The Hype Hall of Fame

The real reason why the NBA lottery matters to more than Grizzlies fans.

Posted by John Branston on Thu, May 24, 2007 at 4:00 AM

Twelve stories, and not one of them hit the nail on the head.

The Commercial Appeal's two-week Grizzlies-palooza failed to identify the real reason the newspaper is so fired up about Tuesday's NBA draft lottery.

It's not, as the headline over columnist Geoff Calkins' story said, because the "Future of Griz riding on right bounce." Nor is it, as the headline over Grizzlies beat writer Ron Tillery's story said, "Why the Grizzlies NEED to win the lottery."

It's because the future of the CA is riding on the right bounce, and the CA NEEDS to win the lottery.

Daily newspapers and sportswriters are always among the big winners when a professional sports franchise comes to town, but they rarely admit it. Major-league sports is one of the few subjects that can still attract a mass audience of fans and readers.
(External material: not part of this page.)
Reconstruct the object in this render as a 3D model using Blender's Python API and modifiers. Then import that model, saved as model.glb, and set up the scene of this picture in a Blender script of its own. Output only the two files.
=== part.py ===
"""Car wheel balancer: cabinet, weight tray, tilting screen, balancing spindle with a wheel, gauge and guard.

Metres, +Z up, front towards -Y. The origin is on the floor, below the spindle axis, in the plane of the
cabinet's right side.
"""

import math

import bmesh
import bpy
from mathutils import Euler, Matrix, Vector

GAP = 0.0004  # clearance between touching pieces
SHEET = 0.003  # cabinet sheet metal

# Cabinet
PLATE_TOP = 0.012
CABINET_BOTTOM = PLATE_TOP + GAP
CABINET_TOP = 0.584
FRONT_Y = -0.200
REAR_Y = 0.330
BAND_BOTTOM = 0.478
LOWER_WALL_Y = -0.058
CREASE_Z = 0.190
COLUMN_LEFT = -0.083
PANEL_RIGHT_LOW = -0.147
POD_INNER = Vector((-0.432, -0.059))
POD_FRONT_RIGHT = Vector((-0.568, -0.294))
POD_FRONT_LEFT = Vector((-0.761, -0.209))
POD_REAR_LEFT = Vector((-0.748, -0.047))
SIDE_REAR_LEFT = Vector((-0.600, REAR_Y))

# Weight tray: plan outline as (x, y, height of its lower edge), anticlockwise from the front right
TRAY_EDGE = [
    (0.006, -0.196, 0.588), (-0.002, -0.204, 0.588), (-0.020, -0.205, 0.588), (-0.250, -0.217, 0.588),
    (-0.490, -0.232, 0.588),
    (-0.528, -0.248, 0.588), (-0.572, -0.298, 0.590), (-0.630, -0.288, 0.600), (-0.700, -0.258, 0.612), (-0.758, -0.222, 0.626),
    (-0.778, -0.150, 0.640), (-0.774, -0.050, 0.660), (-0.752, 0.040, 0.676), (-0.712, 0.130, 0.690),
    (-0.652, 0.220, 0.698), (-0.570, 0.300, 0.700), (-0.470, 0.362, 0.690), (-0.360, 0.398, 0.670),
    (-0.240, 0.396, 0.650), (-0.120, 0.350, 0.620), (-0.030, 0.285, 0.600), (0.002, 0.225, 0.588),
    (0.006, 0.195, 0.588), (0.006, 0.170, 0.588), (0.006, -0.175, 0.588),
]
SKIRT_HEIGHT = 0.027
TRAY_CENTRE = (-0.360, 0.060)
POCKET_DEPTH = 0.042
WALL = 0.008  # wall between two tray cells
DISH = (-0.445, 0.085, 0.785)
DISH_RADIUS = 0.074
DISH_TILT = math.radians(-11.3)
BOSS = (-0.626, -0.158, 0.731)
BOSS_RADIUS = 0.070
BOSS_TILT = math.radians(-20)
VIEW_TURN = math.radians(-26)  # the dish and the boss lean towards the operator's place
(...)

The news operations of television stations — there are five of them in Memphis — can make it on murder and mayhem and weather. A daily newspaper — there is one of them in Memphis — and good writers like Calkins and Tillery need headliners and big stories.

No Grizzlies means nothing but the Redbirds, golf, and prep sports to "fill" the space between Tiger basketball and SEC football. And that would mean further declines in a readership that is already shrinking.
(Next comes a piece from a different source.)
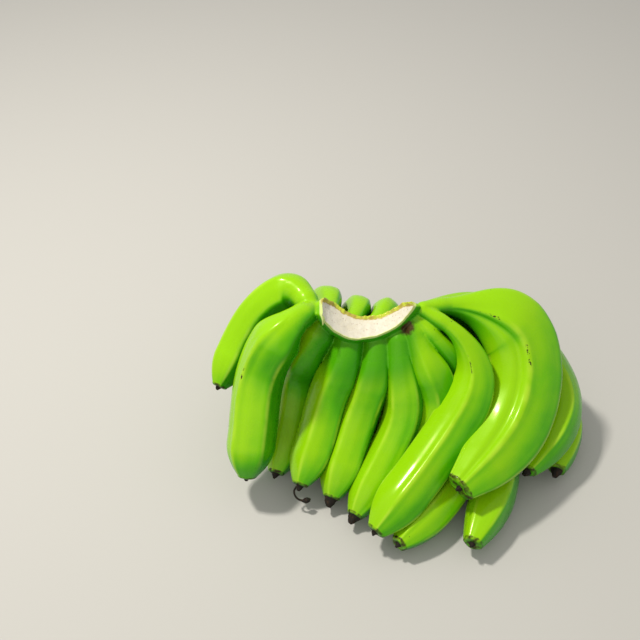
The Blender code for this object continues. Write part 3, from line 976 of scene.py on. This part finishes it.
def add_stub(bm, grown):
    """The first stretch of a neck: wider than the finger at the crown, and just inside it at its end."""
    rings = []
    for i in range(STUB_RINGS):
        far = i / (STUB_RINGS - 1)
        at = far * STUB_LENGTH / grown["length"] * (RINGS - 1)
        low = int(at)
        blend = at - low

        def read(key_name):
            values = grown[key_name]
            return values[low] * (1 - blend) + values[low + 1] * blend

        radius = read("thick") * (1 + STUB_FLARE * (1 - far) ** 2) + STUB_SWELL * (1 - far) - STUB_SINK * far**3
        ring = []
        for k in range(STUB_SIDES):
            angle = 2 * math.pi * k / STUB_SIDES
            wave = max(0.5 + 0.5 * math.cos(RIDGES * angle), 0.0) ** LOBE_SHARPNESS
            out = radius * (1 + read("relief") * LOBE_HEIGHT * (wave - LOBE_MIDDLE))
            turned = angle + grown["roll"]
            across = math.cos(turned) * read("facing") + math.sin(turned) * read("breadth") * read("side")
            ring.append(Vector(read("line") + out * across))
        rings.append(ring)
    # a rounded root, which closes the last necks against the cushion's ends
    root = Vector(grown["line"][0])
    back = (root - Vector(grown["line"][1])).normalized() * (rings[0][0] - root).length
    domes = [[root + math.cos(turn) * (point - root) + math.sin(turn) * back for point in rings[0]]
             for turn in ROOT_DOME]
    loft(bm, domes + rings)


middle_front, middle_rear = cut_edges(0)
print(f"the cut is {(middle_rear - middle_front) * 1000:.0f} mm broad in its middle")

# %% Fuse the cushion and the necks
SMOOTHINGS = 9


def apply_modifier(obj, kind, **settings):
    modifier = obj.modifiers.new(kind.lower(), kind)
    for key_name, value in settings.items():
        setattr(modifier, key_name, value)
    bpy.context.view_layer.update()
    mesh = bpy.data.meshes.new_from_object(obj.evaluated_get(bpy.context.evaluated_depsgraph_get()))
    obj.modifiers.remove(modifier)
    obj.data = mesh


crown_bm = bmesh.new()
add_cushion(crown_bm)
for grown in spines.values():
    add_stub(crown_bm, grown)
crown = object_from(crown_bm, "crown")
apply_modifier(crown, "REMESH", mode="VOXEL", voxel_size=VOXEL)
apply_modifier(crown, "SMOOTH", factor=0.5, iterations=SMOOTHINGS)
print("crown before the cut:", len(crown.data.polygons), "faces")

# %% [markdown]
# The knife left a hollow, slightly wavy face, and it left an uneven rim of skin standing along the rear edge.
# A cylinder as wide as the stalk was, with a little noise on its radius and narrower at that rim, is taken
# away from the crown by a Boolean. Past both ends of the cut it is narrower still, so that it misses the last
# necks.

# %% Cut the crown off the stalk
KNIFE_SIDES = 320
KNIFE_FRONT = -0.020
KNIFE_REAR = 0.026
KNIFE_RINGS = 60
KNIFE_WAVE = 0.0004
KNIFE_END_DEGREES = 2.4
KNIFE_LIFT = 0.016
RIM_RISE = 0.0026
RIM_WIDTH = 0.0034


def make_knife():
    bm = bmesh.new()
    rings = []
    for i in range(KNIFE_RINGS + 1):
        y = KNIFE_FRONT + (KNIFE_REAR - KNIFE_FRONT) * i / KNIFE_RINGS
        ring = []
        for k in range(KNIFE_SIDES):
            angle = 2 * math.pi * k / KNIFE_SIDES
            wave = noise(Vector((math.sin(angle) * 9, y * 160, math.cos(angle) * 9)))
            lump = noise(Vector((math.sin(angle) * 17, y * 90, math.cos(angle) * 17 + 4)))
            turn = math.degrees(math.remainder(angle, 2 * math.pi))
            rear = cut_edges(turn)[1]
            near_rim = smooth_step(rear - RIM_WIDTH * (1 + 0.4 * lump), rear - 0.3 * RIM_WIDTH, y)
            radius = STALK_RADIUS + KNIFE_WAVE * wave - RIM_RISE * (0.75 + 0.5 * lump) * near_rim
            past_end = smooth_step(CUT_HALF_DEGREES, CUT_HALF_DEGREES + KNIFE_END_DEGREES, abs(turn))
            radius -= KNIFE_LIFT * past_end
            ring.append(CROWN_AXIS + Vector((radius * math.sin(angle), y, -radius * math.cos(angle))))
        rings.append(ring)
    loft(bm, rings)
    return object_from(bm, "knife")


knife = make_knife()
apply_modifier(crown, "BOOLEAN", operation="DIFFERENCE", solver="EXACT", object=knife)
bpy.data.objects.remove(knife, do_unlink=True)
print("crown after the cut:", len(crown.data.polygons), "faces")

# %% [markdown]
# The cut face shows what is inside: cream flesh, a rim of greener rind that dries tan, and the ends of the
# vessels as small grey-pink dots. All of that depends on how far a point is from the edge of the cut, so that
# distance is measured once and stored on the mesh.

# %% Mark the cut face
CUT_TOLERANCE = 0.0012
SQUARE_TO_CUT = 0.8
SHARP_ANGLE = math.radians(50)


def mark_cut(obj):
    mesh = obj.data
    centres, normals = np.empty((2, len(mesh.polygons) * 3))
    mesh.polygons.foreach_get("center", centres)
    mesh.polygons.foreach_get("normal", normals)
    centres, normals = centres.reshape(-1, 3), normals.reshape(-1, 3)
    inward = np.array(CROWN_AXIS) - centres
    inward[:, 1] = 0
    radius = np.linalg.norm(inward, axis=1)
    facing_in = (normals * inward).sum(axis=1) / radius
    on_cut = (np.abs(radius - STALK_RADIUS) < CUT_TOLERANCE) & (facing_in > SQUARE_TO_CUT)
    cut_points, other_points = set(), set()
    for polygon, cut in zip(mesh.polygons, on_cut):
        polygon.material_index = int(cut)
        polygon.use_smooth = True
        (cut_points if cut else other_points).update(polygon.vertices)
    border = [mesh.vertices[i].co for i in other_points & cut_points]
    tree = KDTree(len(border))
    for i, point in enumerate(border):
        tree.insert(point, i)
    tree.balance()
    rim = [tree.find(v.co)[2] if i in cut_points else 0.0 for i, v in enumerate(mesh.vertices)]
    set_attribute(mesh, "rim", "FLOAT", np.array(rim))
    mesh.set_sharp_from_angle(angle=SHARP_ANGLE)
    return int(on_cut.sum()), max(rim)


# %% Materials of the crown
FLESH = (0.640, 0.590, 0.470)
WET_FLESH = (0.700, 0.670, 0.590)
RIND = (0.600, 0.660, 0.260)
RIM_GREEN = (0.520, 0.560, 0.050)
TAN = (0.400, 0.290, 0.060)
VESSEL = (0.420, 0.300, 0.260)
STAIN = (0.045, 0.022, 0.008)
STAIN_PLACE = crown_point(math.radians(41), 0.011, 0.000)
STAIN_RADIUS = 0.009


def make_flesh():
    made, tree, place = start_material("cut_flesh", FLESH, 0.5)
    rim = named(tree, "rim", "Fac")
    split = apart(tree, vector(tree, "SUBTRACT", place, tuple(CROWN_CENTRE)))
    cloud = noise_value(tree, place, 260.0, 4.0, 0.6)
    # the left end is freshly torn and whiter, the rest has dried a little
    fresh = remap(tree, split["X"], -0.020, -0.036)
    colour = mix_colour(tree, remap(tree, cloud, 0.20, 0.85), FLESH, WET_FLESH)
    colour = mix_colour(tree, fresh, colour, WET_FLESH)
    cells = add(tree, "ShaderNodeTexVoronoi", {"Vector": place, "Scale": 520.0})
    dot = remap(tree, cells.outputs["Distance"], 0.34, 0.18)
    inner = remap(tree, rim, 0.0025, 0.0045)
    colour = mix_colour(tree, product(tree, dot, inner, 0.16), colour, VESSEL)
    # rind at the edge: pale green in front, tan at the back
    wavy = calc(tree, "ADD", rim, swing(tree, cloud, 0.0016))
    rind = mix_colour(tree, remap(tree, split["Y"], 0.0, 0.006), RIND, TAN)
    colour = mix_colour(tree, remap(tree, wavy, 0.0014, 0.0003), colour, rind)
    rough = remap(tree, cloud, 0.3, 0.7, 0.28, 0.55)
    height = calc(tree, "ADD", cloud, product(tree, cells.outputs["Distance"], 0.5))
    return finish_material(made, colour, rough, height, 0.4, 0.0003)


def make_crown_peel():
    made, tree, place = start_material("crown_peel", GREEN, 0.35)
    # painted light and shade by the key lamp's direction, on the crown's skin too
    colour = peel_with_painted_light(tree, place)
    grain = noise_value(tree, place, 420.0, 4.0, 0.6)
    colour = mix_colour(tree, product(tree, remap(tree, grain, 0.5, 0.75), 0.10), colour, RIDGE_GREEN)
    # painted shadow of the crown on the cushion and the necks under the cut
    colour, below, split = painted_crown_shadow(tree, place, colour)
    # the pale lip under the cut
    below = calc(tree, "ADD", below, swing(tree, grain, 0.0012))
    lip = product(tree, remap(tree, below, 0.0026, 0.0016), remap(tree, below, -0.002, -0.0005), 0.85)
    colour = mix_colour(tree, lip, colour, RIND)
    # the dried rim ends where the cut does, so the last necks on either side stay green
    rim_colour = mix_colour(tree, remap(tree, noise_value(tree, place, 150.0), 0.42, 0.60), RIM_GREEN, TAN)
    sideways = calc(tree, "ABSOLUTE", split["X"])
    over = product(tree, remap(tree, below, 0.0016, 0.0), remap(tree, split["Y"], 0.004, 0.009),
                   remap(tree, sideways, 0.0430, 0.0405), 0.9)
    colour = mix_colour(tree, over, colour, rim_colour)
    # a bruise beside the cut, with a frayed edge, and a few specks
    away = vector(tree, "LENGTH", vector(tree, "SUBTRACT", place, tuple(STAIN_PLACE)))
    away = calc(tree, "ADD", away, swing(tree, grain, 0.006))
    stain = remap(tree, away, STAIN_RADIUS, STAIN_RADIUS * 0.5)
    dots = specks(tree, place, 130.0, 0.09, 0.15)
    colour = mix_colour(tree, calc(tree, "MAXIMUM", stain, dots), colour, STAIN)
    set_surface(made, WAX)
    return finish_material(made, colour, remap(tree, grain, 0.3, 0.7, 0.22, 0.42), grain, 0.3, 0.0002)


crown_peel = make_crown_peel()
crown.data.materials.clear()
crown.data.materials.append(crown_peel)
crown.data.materials.append(make_flesh())
cut_faces, deepest = mark_cut(crown)
print(f"{cut_faces} faces on the cut, up to {deepest * 1000:.1f} mm from its edge")
finish_piece(crown)

# %% [markdown]
# Each vessel that fed a finger ends in the cut as a small grey-pink dot, a little proud of the flesh that
# shrank round it. They stand in two uneven rows. One low dome is set on every point by a node tree, turned to
# face out of the cut.

# %% Vessel ends
VESSEL_RADIUS = 0.00050
VESSEL_ROWS = (0.36, 0.62)
VESSEL_STEP = 3.4
VESSEL_END = 58
DOME_INPUTS = {"Radius": ("Float", VESSEL_RADIUS), "Flatness": ("Float", 0.45), "Material": ("Material", None)}


def make_dome_tree():
    tree, given, end = new_tree("vessel ends", DOME_INPUTS)
    inputs = {"Segments": 9, "Rings": 5, "Radius": given["Radius"]}
    ball = add(tree, "GeometryNodeMeshUVSphere", inputs).outputs["Mesh"]
    squash = together(tree, 1.0, 1.0, given["Flatness"])
    dome = add(tree, "GeometryNodeTransform", {"Geometry": ball, "Scale": squash}).outputs[0]
    finish_tree(tree, set_on_points(tree, given, dome), given, end)
    return tree


chance = np.random.default_rng(8)
places, towards, sizes = [], [], []
for row, share in enumerate(VESSEL_ROWS):
    for degrees in np.arange(1.5 * row - VESSEL_END, VESSEL_END, VESSEL_STEP):
        degrees += chance.uniform(-1.2, 1.2)
        front, rear = cut_edges(degrees)
        y = front + (rear - front) * (share + chance.uniform(-0.07, 0.07))
        place = crown_point(math.radians(degrees), 0.0, y)
        places.append(place)
        towards.append((CROWN_AXIS + Vector((0, y, 0)) - place).normalized())
        sizes.append(chance.uniform(0.6, 1.25))
vessel_material, vessel_tree, vessel_place = start_material("vessel_ends", VESSEL, 0.55)
vessel_cloud = remap(vessel_tree, noise_value(vessel_tree, vessel_place, 700.0), 0.35, 0.65)
vessel_colour = mix_colour(vessel_tree, vessel_cloud, VESSEL, FLESH)
set_surface(vessel_material, {"Base Color": vessel_colour})
run_on_points(make_dome_tree(), places, towards, sizes, vessel_material, "vessel_ends")

# %% [markdown]
# The blade tore the last of the skin at the left end, so a small tongue of it hangs out. On another finger
# the thread that was the flower's style has dried on, curled, with a black bead at its end. Both are short
# tubes along a curve, so they share one helper.

# %% Torn tongue of skin and curled style
TUBE_RINGS = 28
TUBE_SIDES = 16


def tube(name, knots, radii, flatness, across, material):
    """A closed tube through the knots; radii along it, and how flat it is across that direction."""
    shares = np.linspace(0, 1, TUBE_RINGS)
    line, _ = smooth_line(knots, shares)
    thick = np.interp(shares, np.linspace(0, 1, len(radii)), radii)
    bm = bmesh.new()
    rings = []
    turns = [2 * math.pi * k / TUBE_SIDES for k in range(TUBE_SIDES)]
    for i, point in enumerate(line):
        ahead = Vector(line[min(i + 1, TUBE_RINGS - 1)]) - Vector(line[max(i - 1, 0)])
        wide = ahead.cross(across).normalized()
        high = wide.cross(ahead).normalized()
        radius = float(thick[i])
        rings.append([Vector(point) + radius * (math.cos(turn) * wide + flatness * math.sin(turn) * high)
                      for turn in turns])
    loft(bm, rings)
    made = object_from(bm, name)
    made.data.polygons.foreach_set("use_smooth", [True] * len(made.data.polygons))
    made.data.materials.append(material)
    return finish_piece(made)


tongue_knots = [crown_point(math.radians(a), d, y) for a, d, y in (
    (-63, 0.0015, -0.004), (-61, 0.0005, -0.0085), (-59, 0.0015, -0.0120), (-57, 0.0040, -0.0150))]
tongue_across = Vector((math.sin(math.radians(-60)), 0, -math.cos(math.radians(-60))))
tube("torn_skin", tongue_knots, (0.0030, 0.0034, 0.0026, 0.0012, 0.0004), 0.30, tongue_across, crown_peel)

STYLE_STEPS_MM = ((0, 0, 0), (-6, -5, -5), (-4, -9, -9), (2, -11, -11), (9, -10, -10))
style_root = Vector(spines["inner_3"]["line"][-1])
style_knots = [style_root + Vector(step) / 1000 for step in STYLE_STEPS_MM]
style_radii = (0.0020, 0.0012, 0.0010, 0.0009, 0.0009, 0.0009, 0.0009, 0.0009, 0.0010, 0.0026, 0.0027, 0.0006)
tube("curled_style", style_knots, style_radii, 1.0, Vector((0, 0, 1)), dried_material)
So, come on, guys, go ahead and say it: Professional athletes are overpaid mercenaries but good local reporters and editors are here for the long haul. If the Grizzlies win the lottery and get one of the top two draft picks, it's good for the franchise and it's also good for the daily paper (and to a lesser extent the Flyer). I don't care if Pau and Stro stay or go, but I do care if Geoff, Ron, Mark Perrusquia, Mary Powers, Otis Sanford, and the Flyer's Chris Herrington and some others stay gainfully employed.

Whether the Grizzlies are all that important to Memphis is another question. Some pretty strong evidence runs the other way: The Detroit Tigers went to the World Series last year; the Detroit Pistons are three games away from the NBA Finals; the Detroit Red Wings are two games away from the NHL Stanley Cup Finals. But the city of Detroit is about 0-5 against the world in the 21st century, with half its population gone since the 1950s, Ford and General Motors bleeding jobs and profits, Chrysler putting its fate in the hands of private-equity investors, and Comerica Bank — the corporation that bought the naming rights to Comerica Park, the home of the Tigers — moving its headquarters to Texas. Not coincidentally, Detroit still has Mitch Albom and two daily newspapers, thanks in no small part to their healthy sports sections.

Pittsburgh has three major-league teams but is also bleeding residents and jobs. And, of course, there is New Orleans, proud home of the Saints.

If the Grizzlies help keep FedEx in Memphis, then FedExForum was worth every dollar. If FedEx were to move a substantial number of jobs, then it wouldn't matter a hoot if the Grizzlies won the NBA championship.

A case can be made that colleges, medical centers, safety, and good public schools are more important to cities than pro sports teams. Think Oxford, Tupelo, Hattiesburg, Cleveland, Mississippi, Nashville, and Murfreesboro. Then think Batesville, West Memphis, McComb, Greenville, and Memphis.

What Memphis needs is a Hype Hall of Fame. The obvious location would be The Pyramid, with plaques commemorating Sidney Shlenker, the inclinator, the Big Dig, the Hard Rock Café, and Rakapolis. The music wing should include a tribute to tributes to Elvis Week. The football wing would feature highlights from the Arena Football League, the USFL, the Mad Dogs, and the uniform and oversized shoulder pads of Albert Means, the greatest football prospect who never made all-conference in college. The basketball wing should have a place for Dajuan Wagner, Bryant Reeves, and The Commercial Appeal's breathless build-up to "Christmas in May," "the ultimate birthday party," and "the biggest thing to happen to Memphis since God invented fire and the pig," otherwise known as the NBA draft lottery.